Eis a parte final do ensaio de Popper, novamente traduzida do Inglês por mim:
“Talvez os leitores permitam que eu termine este ensaio com algumas considerações filosóficas de teor claramente não-acadêmico.
Atribui-se a um dos astronautas envolvidos na primeira visita à Lua a afirmação, simples e sábia, que eu cito de memória: ‘Vi alguns planetas durante a minha vida, mas fico com a Terra, qualquer que seja a alternativa’.
Acredito que essa afirmação reflita não só profunda sabedoria, mas sabedoria profundamente filosófica.
Não sabemos como é que viemos parar e viver neste lindo pequeno planeta. Nem por que é que existe aqui algo como a vida, que permite que esse planeja seja considerado tão lindo. Mas aqui estamos. E temos motivo de sobra para nos perguntar por quê – mas também para sermos gratos pelo fato de que, qualquer que seja a razão, estamos aqui.
O fato de estarmos aqui e de sermos capazes de fazer essas perguntas talvez seja a coisa mais próxima de um milagre a que jamais cheguemos.
Pois tudo o que a ciência nos pode dizer é que o universo é quase vazio de matéria. E que, onde há matéria, ela está, em sua maior parte, em um estado caótico, turbulento, inabitável, invivível. Pode ser que haja outros planetas em que a vida floresça. Contudo, se pegarmos aleatoriamente um lugar qualquer no universo, a probabilidade (calculada com base na nosso dúbio conhecimento atual da cosmologia) é zero, ou muito próxima de zero, de que encontremos ali alguma forma de vida.
A vida, portanto, tem valor por ser algo extremamente raro. Esse valor se torna incrivelmente precioso quando nos damos conta de que a vida não só é rara no universo, mas também é altamente precária: podemos perder essa coisa rara e preciosa a qualquer momento.
Em geral nos esquecemos disso, e tratamos a vida, até mesmo a nossa, como algo extremamente comum e barato – talvez porque nunca pensemos sobre o assunto. Ou, talvez, porque nesta linda Terra em que nos foi dado habitar exista vida em demasia…

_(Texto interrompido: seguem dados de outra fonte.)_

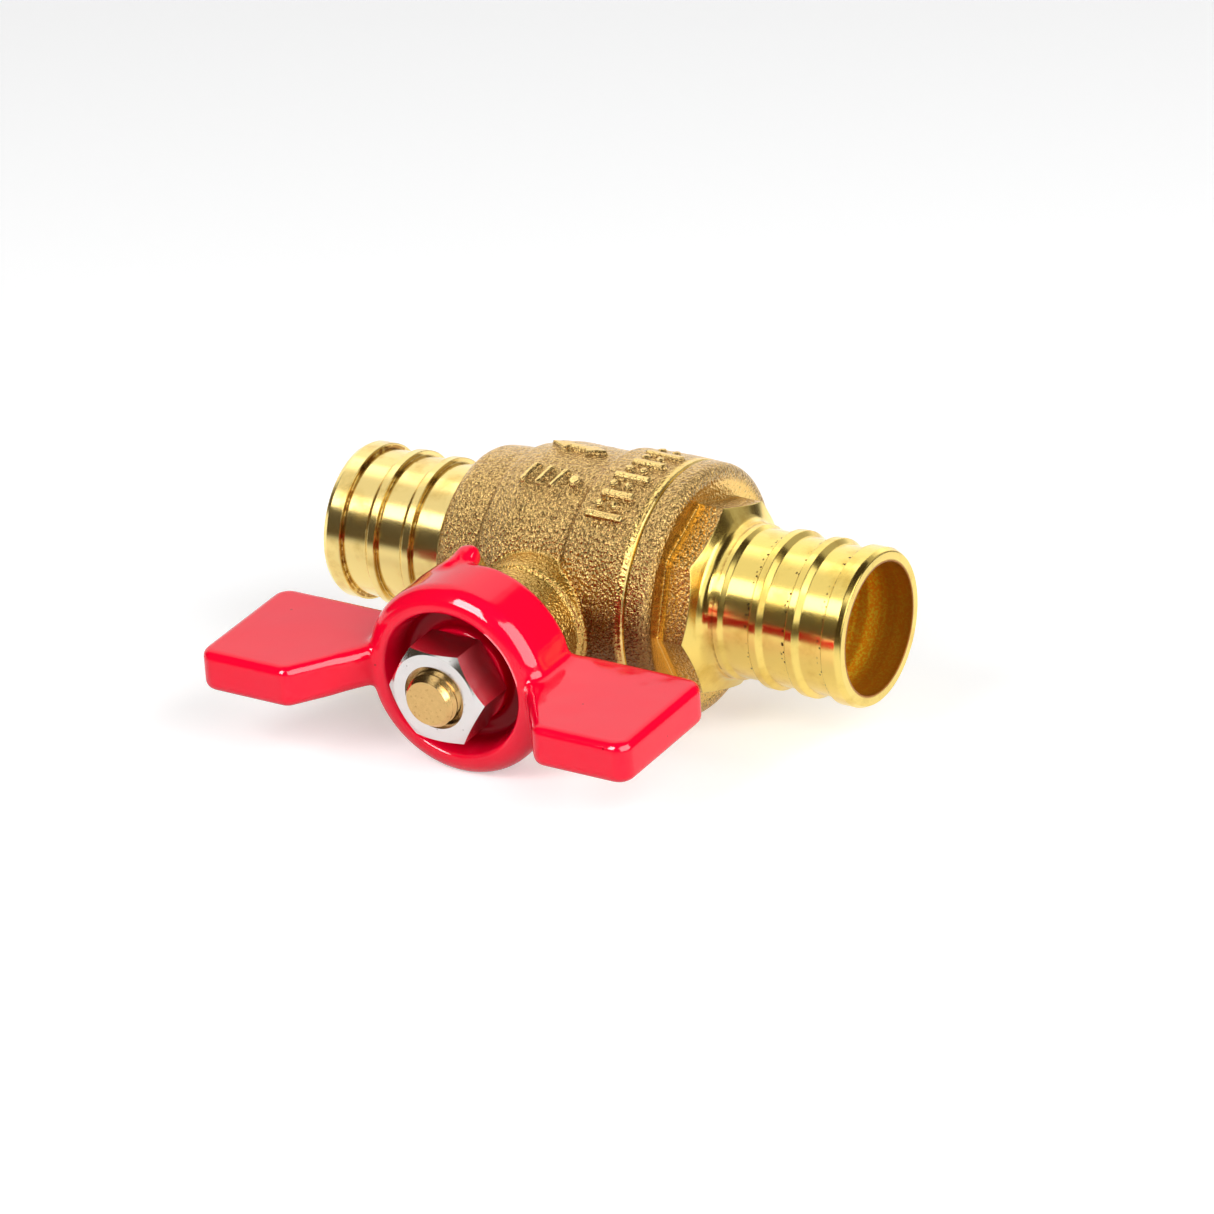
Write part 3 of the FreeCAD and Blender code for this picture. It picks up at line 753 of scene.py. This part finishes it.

Todos os seres humanos são filósofos, porque, de uma forma ou de outra, cada um de nós assume uma atitude particular para com a vida e a morte. Há aqueles que pensam que a vida não tem valor porque, afinal, ela tem fim… Não percebem que um argumento semelhante pode ser construído com o sinal oposto: se fôssemos imortais, se a vida fosse indestrutível, se ela não tivesse fim, ela não teria valor… É, em grande medida, o fato de que nós, a qualquer momento, podemos perdê-la, e de que certamente a perderemos, definitivamente, um dia, que nos faz perceber quão valiosa a vida é.”
Seria terrível presunção minha acrescentar qualquer coisa a essa segunda passagem. Esta talvez seja uma das passagens filosóficas mais belas e significativas que ja li em quase 65 anos de vida.
Mas vou tentar, e, juntando as duas passagens, concluo o seguinte.
Cabe a cada um de nós dotar a sua vida de sentido e significado. Ninguém fará isso por nós. Esta é a lição importante da primeira passagem. A lição da segunda é que é importante fazer isso porque nossa vida é preciosa e rara – e extremamente frágil e precária: em um segundo ela pode acabar. Mesmo que nada trágico aconteça, cada dia dia que passa é um dia menos que temos para viver. Ou damos sentido à nossa vida – ou ela é um grande desperdício de um recurso precioso — raro e frágil, e, por isso, tão valioso.
As ênfases foram acrescentadas por mim aos textos de Popper.
Originalmente escrito e publicado em Campinas, 30 de Agosto de 2008; transcrito aqui, com o preâmbulo explicativo, em Salto, 3 de Março de 2018. Pequenas revisões estilísticas feitas em 26 de Julho de 2019 e em 14 de Junho de 2021.